Example Scorecard from Planning Session

Have your lagging goals and outcomes at the top (as shorthand I use ← for lagging, and → for leading). Sidenote, I like to make each item collapsible instead of bullet points. Makes it nice to zoom in and out. If it blocks I like to nest under the item it blocks. If more complex dependencies don’t worry about it. You all know — meep it simple.

← Deliver Prototype Demo of Teleoperation for Robot X

  • → Sally — deliver a URDF model of the robot arm
    • → Bobby — deliver .stl mesh files for the robot arm
  • → John — create inverse kinematics and controller package with ROS

← Get 100 Pre-Sales for Robot X

  • → Tricia — try 5 adword campaigns
    • → Bobby — create marketting visuals for ads

← Other XYZ outcome or lagging measure (something an external person would see)

→ Try out new Winning the Week Process (it’s okay to have leading / team activities at the top too)

  • you might not need to show the activities here if coordination is needed, add things like scheduling and all that stuff to your daily task list

Keeping Score

Okay, during the week, you can just make notes on your score card. I like to color code it with a little icon or text like:

← (in progress) Deliver Prototype Demo of Teleoperation for Robot X
← (waiting — leadership approval for budget) Get 100 Pre-Sales for Robot X

← (paused — need to shift resources for that fire in prod!) Other XYZ outcome or lagging measure

← 🙀 (in progress 🔥) Deal with SEV XYZ ASAP

  • you can use a little icon to denote this was a surprise item and plans changed

→ (in progress) Try out new Winning the Week Process (it’s okay to have leading / team activities at the top too)

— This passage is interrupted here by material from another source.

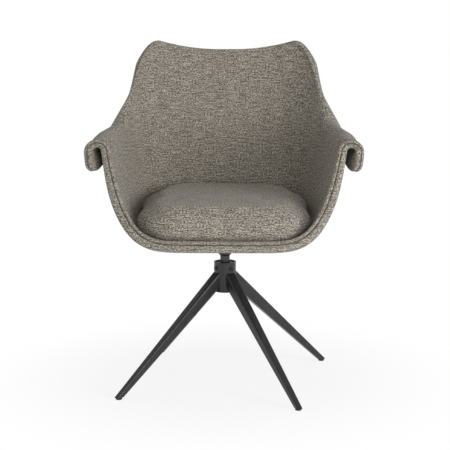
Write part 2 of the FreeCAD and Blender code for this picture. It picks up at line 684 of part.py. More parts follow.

You don’t need to have every update here, the goal is to see how the game is going. Are you tracking to win? What do we need to do?

You can show this real quick with your team or post it. The team should be able to look at this and know (1) what they need to do and (2) where they might be able to help.

Review

Now, for the review session do one final check-in to tally your score and then do a post game review.

Tally the Score

Anything not (done) is a miss. Your score is the number of done / total. For example the below is a: 3/4 = 75%

← (done) Deliver Prototype Demo of Teleoperation for Robot X

← (miss) Get 100 Pre-Sales for Robot X

← (cancelled) Other XYZ outcome or lagging measure

← 🙀 (done) Deal with SEV XYZ ASAP

→ (done) Try out new Winning the Week Process (it’s okay to have leading / team activities at the top too)

Post Game

Once you see what the score is — utter failure or success — you then do a post game analysis.

How can we do better next game? What went well and you should double down on. What didn’t go well, how can you improve? What can you eliminate? What can you say no too?

You might be surprised how often missing a goal is simply because someone didn’t work on it. Often, people react to random requests that don’t matter and if you have a scorecard people will know if they are going to cause the team to miss so they will be less likely to get distracted.

Also, it feels bad when an outcome you support is marked in red, green feels much better.

Conclusion

When you keep score it becomes clear to everyone, in public, how to win. When you keep score it’s clear who is delivering and who isn’t.

When you do a traditional standup, everything is a bunch of tasks that you don’t care about. Imagine what a basketball game would be like without a scoreboard. Everyone would be confused. Who’s winning? How do you win? People would be dribbling in the corner chit chatting running plays but missing the point that you need to sink it in the basket.

Instead, frame everything around what matters for the team to win. Keep score. Then win each week. If you win every week you will go places.